Conjoncture politique aidant, les temps ne sont toujours pas à un enterrement de la théorie sur le choc des civilisations de Samuel P. Huntington. Non pas que celle-ci connaisse des aboutissements concrets sur le terrain. Si en effet dans certaines configurations contemporaines les tensions sont alimentées par des conceptions essentialistes de la part des protagonistes, chacune de ces situations répond avant tout à des motivations politiques, sociales, ou encore économiques. Néanmoins, affirmer cela est une chose, le prouver en est une autre. Un travail de désarticulation de grande envergure s’avère en effet nécessaire pour montrer combien, en apparence comme dans le fond, la célèbre thèse de S. P. Huntington souffre d'un grand simplisme. Et c’est le grand mérite de Tzvetan Todorov que d’avoir su procéder à un tel travail avec brio.
La peur des barbares ne s’assimile en effet en rien à un essai lourd et barbant qui chercherait à s’inscrire bêtement et à tout prix en faux contre les adeptes du choc des civilisations. Au contraire, c’est à travers un développement à l’image de la profondeur de sa culture, mais aussi par le choix d’une structuration méthodologique, de termes intelligibles, et d’exemples révélateurs que T. Todorov souligne l’urgence qu’il y a à démonter cette thèse, afin de mieux la dépasser. Son argumentation est d’une logique remarquable : insistance sur le caractère contestable et problématique des concepts de « barbarie » et de « civilisation », tant ils sont porteurs d’intolérance ; démonstration de ce que la notion d’identités collectives n’empêche en rien de rappeler l’existence d’une pluralité des cultures ; développements plus que pertinents sur les dérives médiatiques touchant tout ce qui concerne la religion, et plus précisément l’islam et les musulmans ; situations de crise avérées dans le cas d’une Union européenne qui aspire à un référent identitaire sans pour autant trouver les conditions d’une meilleure cohérence politique… telles sont quelques-unes des nombreuses idées fortes de cet ouvrage. Elles soulignent combien les crises identitaires contemporaines demeurent loin d’être confinées au seul cas de l’UE, même si elles ont souvent des attitudes « des Occidentaux ».

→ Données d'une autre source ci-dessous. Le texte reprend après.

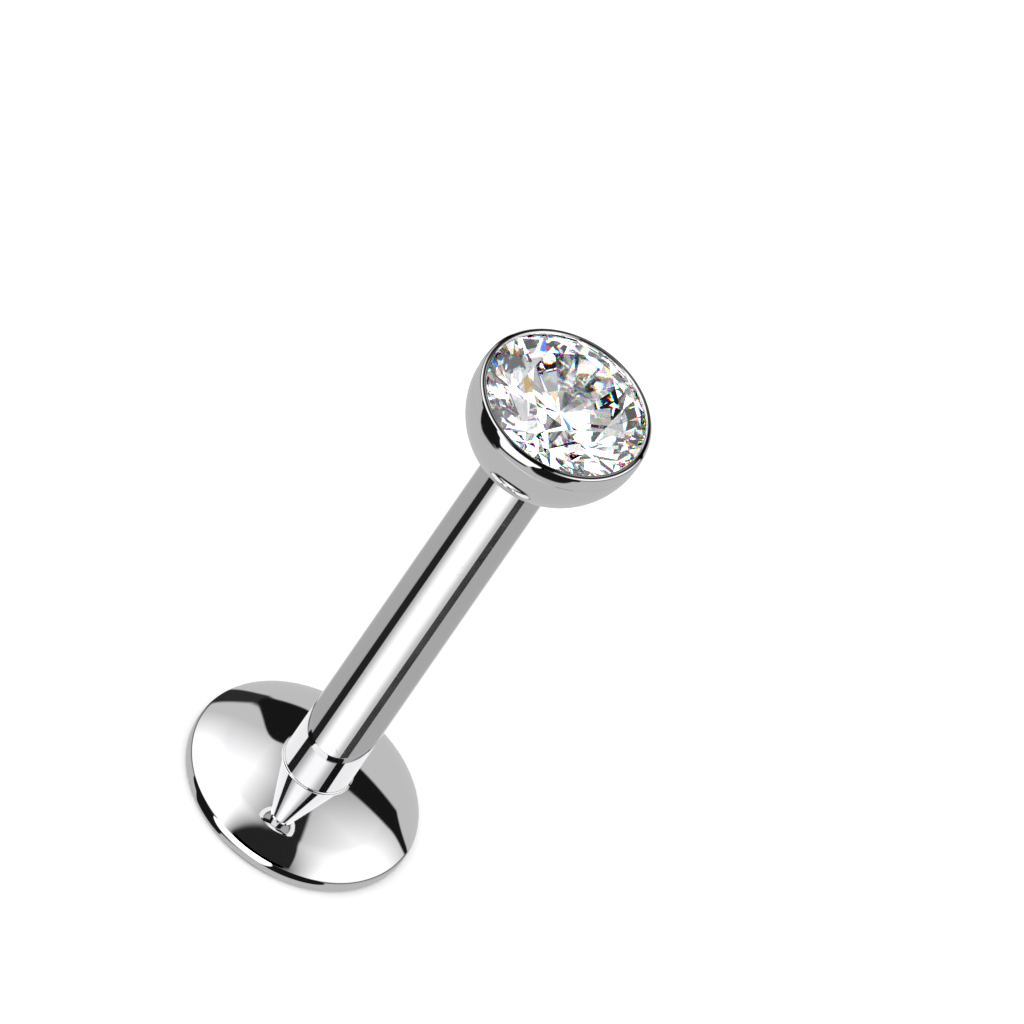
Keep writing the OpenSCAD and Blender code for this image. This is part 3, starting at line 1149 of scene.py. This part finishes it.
# %% [markdown]
# ## Floor and shadow light
#
# The stud stands on its flat back, on a plain pale floor. The floor is left out of the mirror's sight, so
# that the steel keeps the clean card pattern underneath, as on a stud that is shot on a glass table. One
# large soft lamp overhead gives the faint shadow that says that the disc touches the floor.

# %% Floor
floor_half = 0.6
floor_colour = (0.94, 0.94, 0.94, 1.0)

floor_mesh = bpy.data.meshes.new("floor")
floor_signs = [(-1, -1), (1, -1), (1, 1), (-1, 1)]
floor_mesh.from_pydata([(x * floor_half, y * floor_half, 0) for x, y in floor_signs], [], [(0, 1, 2, 3)])
floor = bpy.data.objects.new("floor", floor_mesh)
bpy.context.scene.collection.objects.link(floor)
floor_paint = bpy.data.materials.new("Pale floor")
floor_paint.use_nodes = True
floor_shader = floor_paint.node_tree.nodes["Principled BSDF"]
floor_shader.inputs["Base Color"].default_value = floor_colour
floor_shader.inputs["Roughness"].default_value = 1.0
floor_shader.inputs["Specular IOR Level"].default_value = 0.0
floor_mesh.materials.append(floor_paint)
floor.visible_glossy = False
print("floor", round(2 * floor_half, 2), "m wide")

# %% Overhead lamp
lamp_width = 60 * mm
lamp_power = 0.006
lamp_place = Vector((-20 * mm, -10 * mm, 60 * mm))

lamp_data = bpy.data.lights.new("Overhead lamp", "AREA")
lamp_data.shape = "DISK"
lamp_data.size = lamp_width
lamp_data.energy = lamp_power
lamp = bpy.data.objects.new("Overhead lamp", lamp_data)
lamp.location = lamp_place
lamp.rotation_euler = (-lamp_place).to_track_quat("-Z", "Y").to_euler()
lamp.visible_glossy = False
lamp.visible_transmission = False
lamp.visible_camera = False
bpy.context.scene.collection.objects.link(lamp)
print("lamp of", round(lamp_power * 1000, 1), "mW")

# %% [markdown]
# ## View and bounces
#
# The Standard view shows the lights as they are, without a film curve over them. Light goes round inside
# the stone before it comes out, partly by glossy bounces, so these get as many as transmission does.

# %% View and bounces
light_bounces = 12

bpy.context.scene.view_settings.view_transform = "Standard"
bpy.context.scene.cycles.max_bounces = light_bounces
bpy.context.scene.cycles.glossy_bounces = light_bounces
bpy.context.scene.cycles.transmission_bounces = light_bounces
print("up to", light_bounces, "bounces")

Car, comme le dit si bien T. Todorov, « la fin ne justifie pas les moyens, elle ne nous apprend pas non plus quels moyens nous permettraient de l’atteindre ». C’est d’ailleurs par cette phrase, qui inaugure un chapitre intitulé « naviguer entre les écueils », que l’on pourrait résumer, sans pour autant l’y réduire, tout le sens que T. Todorov a voulu donner à son ouvrage. Plus que tout en effet, on sent, par-delà le ton modéré et serein de son écrit, la volonté de l’auteur de lancer un cri d’alarme. Et de mettre en garde sur le danger qu’il y a eu, depuis longtemps, à se fourvoyer dans des attitudes aspirant à la réalisation d’un but autrement que par le traitement au bras le corps des enjeux concernés. Pour le reste, il serait tout simplement vain de chercher à illustrer ou à résumer ses propos sans prendre le risque d’être partiel. Ce palpitant livre de T. Todorov se lit tout simplement avec passion et grand intérêt. Et surtout, il fait partie de ces ouvrages qui enrichiront forcément leurs lecteurs, d’un point de vue humain comme intellectuel. Le détour par La peur des barbares est ainsi, pour qui ne l’aurait pas encore fait, plus qu’une nécessité : c’est tout simplement un impératif.